U.S. attorney blames Krasner for spike in violence

Philly DA Larry Krasner
Courtesy of Philly DA’s Office

U.S. Attorney William McSwain on Monday blamed District Attorney Larry Krasner for Philadelphia’s rising gun violence, pointing to several cases he claims were mishandled.

Krasner’s office hit back, accusing McSwain of doing President Donald Trump’s bidding and lying to the press.

McSwain, during a press conference, announced federal charges against two men, Kalif Tuggle and John Allen Kane, actions he described as “a counterweight to the chaos” caused by Krasner.

The progressive district attorney has frequently drawn the ire of McSwain, who, on Monday, said a straight line can be drawn from Krasner’s policies to Philadelphia’s well-documented spike in violence.

“The staggering homicide and shooting rates in Philadelphia are proof that the district attorney’s radical experiment has failed,” McSwain said. “The violence has been pervasive and it is destroying the soul of the city.”

Homicides are up 32% compared to the same point last year, and the number of shooting victims has increased by 45%.

McSwain is parroting Trump’s recent ‘law and order’ campaign pitch, Jane Roh, a Krasner spokesperson said.

“Mass incarceration and death by incarceration have not made us safer,” she said in an email. “Throwing lives away in the name of politics has broken families and communities, further entrenching generational poverty to the point where quality of life indicators for Black people are now worse than prior generations.”

Tuggle, 28, was sentenced to 13-and-a-half to 27 years in prison, a light penalty, in McSwain’s view, after being convicted of fatally shooting a man during a carjacking in January 2017.

McSwain said Krasner’s office agreed to allow Tuggle to plead guilty to third-degree murder in return for details about his accomplice. He never provided the information, and the other suspect was never caught, McSwain said.

“In other words, Tuggle got a huge break for nothing,” he said.

Roh said a judge decided on Tuggle’s sentence and provided court transcripts showing that prosecutors from the DA’s Office asked for him to be sentenced to 25 to 50 years.

Tuggle is facing three federal counts, and McSwain said he could face life imprisonment if found guilty. He said Tuggle, without the new charges, could be eligible for parole in about 10 years.

In the other case, Kane, 53, was released “on a technicality” after police found a gun on him during a traffic stop, McSwain said. He was on probation after serving time for homicide, the second time he had killed someone in Philadelphia, according to the U.S. Attorney’s Office.

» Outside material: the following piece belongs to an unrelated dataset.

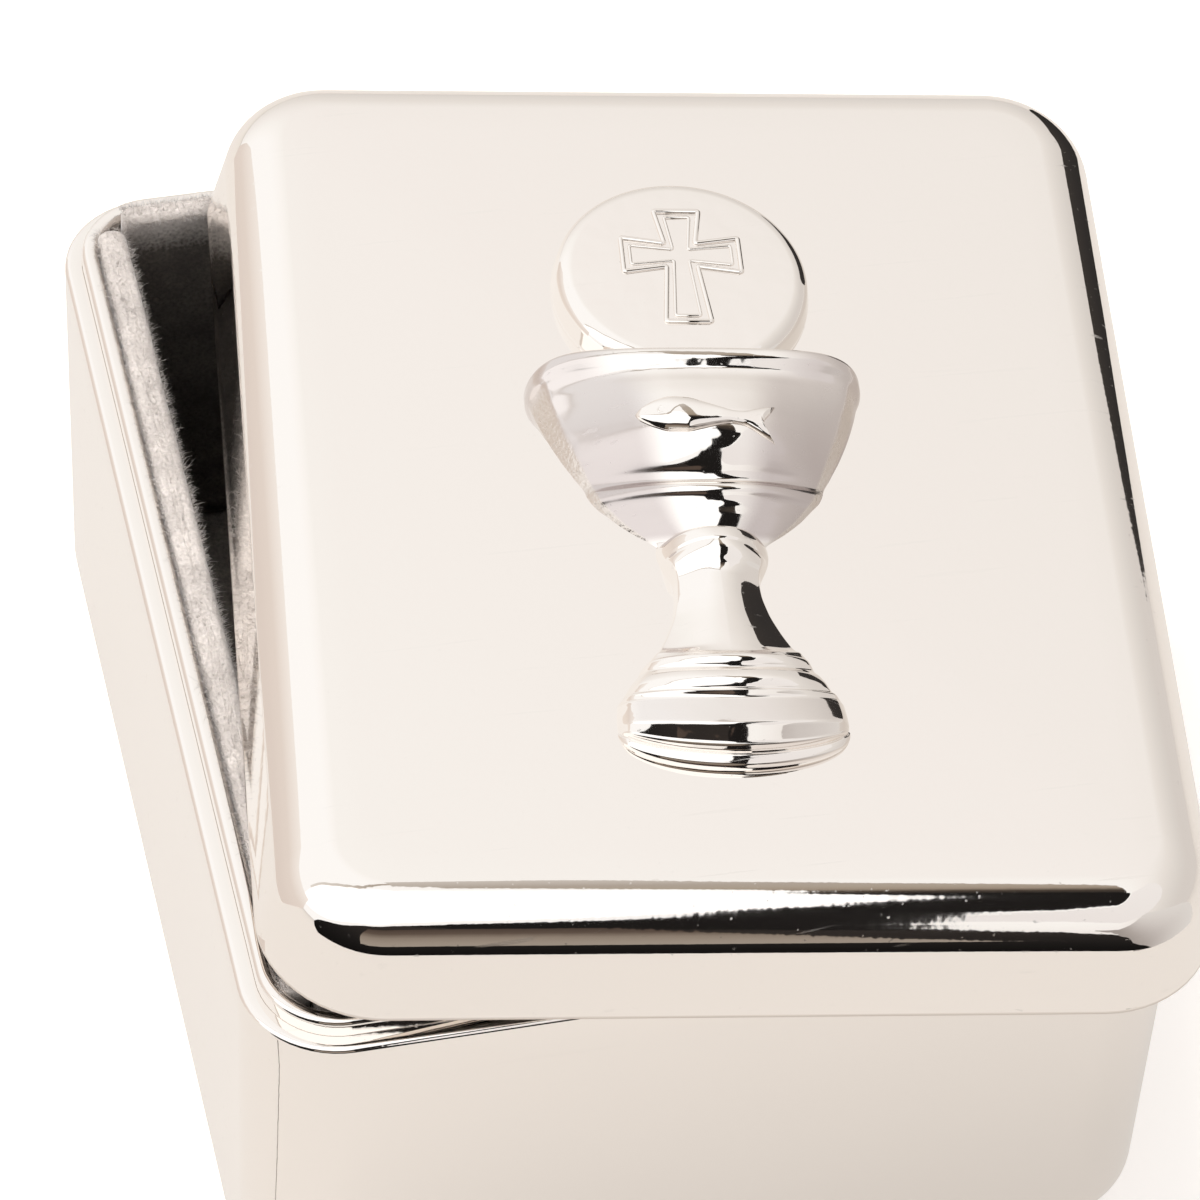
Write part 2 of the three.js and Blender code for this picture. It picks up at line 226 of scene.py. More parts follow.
def write_mesh(name, points, quads, triangles=None):
    """One smooth mesh object from points in millimetres, its faces turned outwards as a whole."""
    points = np.asarray(points, float).reshape(-1, 3)
    quads = np.asarray(quads, int).reshape(-1, 4)
    triangles = np.asarray([] if triangles is None else triangles, int).reshape(-1, 3)
    split = np.concatenate([quads[:, [0, 1, 2]], quads[:, [0, 2, 3]], triangles])
    a, b, c = (points[split[:, i]] for i in range(3))
    if np.einsum("ij,ij->", a, np.cross(b, c)) < 0:
        quads, triangles = quads[:, ::-1], triangles[:, ::-1]
    mesh = bpy.data.meshes.new(name)
    mesh.vertices.add(len(points))
    mesh.vertices.foreach_set("co", (points * MM).astype(np.float32).ravel())
    loops = np.concatenate([quads.ravel(), triangles.ravel()]).astype(np.int32)
    sizes = np.concatenate([np.full(len(quads), 4), np.full(len(triangles), 3)]).astype(np.int32)
    mesh.loops.add(len(loops))
    mesh.loops.foreach_set("vertex_index", loops)
    mesh.polygons.add(len(sizes))
    starts = np.concatenate([[0], np.cumsum(sizes)[:-1]]).astype(np.int32)
    mesh.polygons.foreach_set("loop_start", starts)
    mesh.polygons.foreach_set("use_smooth", np.ones(len(sizes), bool))
    mesh.update(calc_edges=True)
    mesh.validate()
    piece = bpy.data.objects.new(name, mesh)
    bpy.context.scene.collection.objects.link(piece)
    return piece


def skin(name, rings, place=None, wrap_rows=False):
    """A closed skin over rings of points. Unless the rows wrap, the first and last rings are
    gathered into one point each at their middle."""
    rows, columns, _ = rings.shape
    if wrap_rows:
        points, quads, fans = rings.reshape(-1, 3), grid_faces(rows, columns, True, True), None
    else:
        quads = grid_faces(rows, columns, False, True)
        ends = rings[[0, -1]].mean(axis=1)
        points = np.concatenate([rings.reshape(-1, 3), ends])
        here, there = np.arange(columns), (np.arange(columns) + 1) % columns
        first, last = rows * columns, rows * columns + 1
        top = (rows - 1) * columns
        fans = np.concatenate(
            [
                np.stack([np.full(columns, first), there, here], axis=1),
                np.stack([np.full(columns, last), top + here, top + there], axis=1),
            ]
        )
    if place is not None:
        points = lay(points, place)
    return write_mesh(name, points, quads, fans)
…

“Armed murderers cannot be permitted to walk the streets of Philadelphia in the name of criminal justice reform,” McSwain said.

Kane was arrested and could face a maximum of 10 years in prison, the U.S. Attorney’s Office said.

McSwain pointed to 10 cases that he described as examples of “shockingly lenient plea deals” where the defendant was later charged with murder.

Michael Banks, a suspect charged in the killing of 7-year-old Zamar Jones in West Philadelphia, received three to nine months in jail in February 2019 after carrying an unlicensed gun as a convicted felon, according to the U.S. Attorney’s Office.

In another instance, a man, Francisco Reyes, who had an extensive criminal record, pleaded guilty to drug offenses and was sentenced to probation. Two days after getting out of jail, he allegedly killed a 25-year-old man in Kensington, McSwain said.

The U.S. Attorney’s Office said Jerome Martin broke into a house and killed a 23-year-old man in Rhawnhurst while on house arrest after admitting to illegal possession of a firearm two months earlier.

“These policies create a culture of lawlessness,” McSwain said. “They leave criminals emboldened, and they have inevitable consequences.”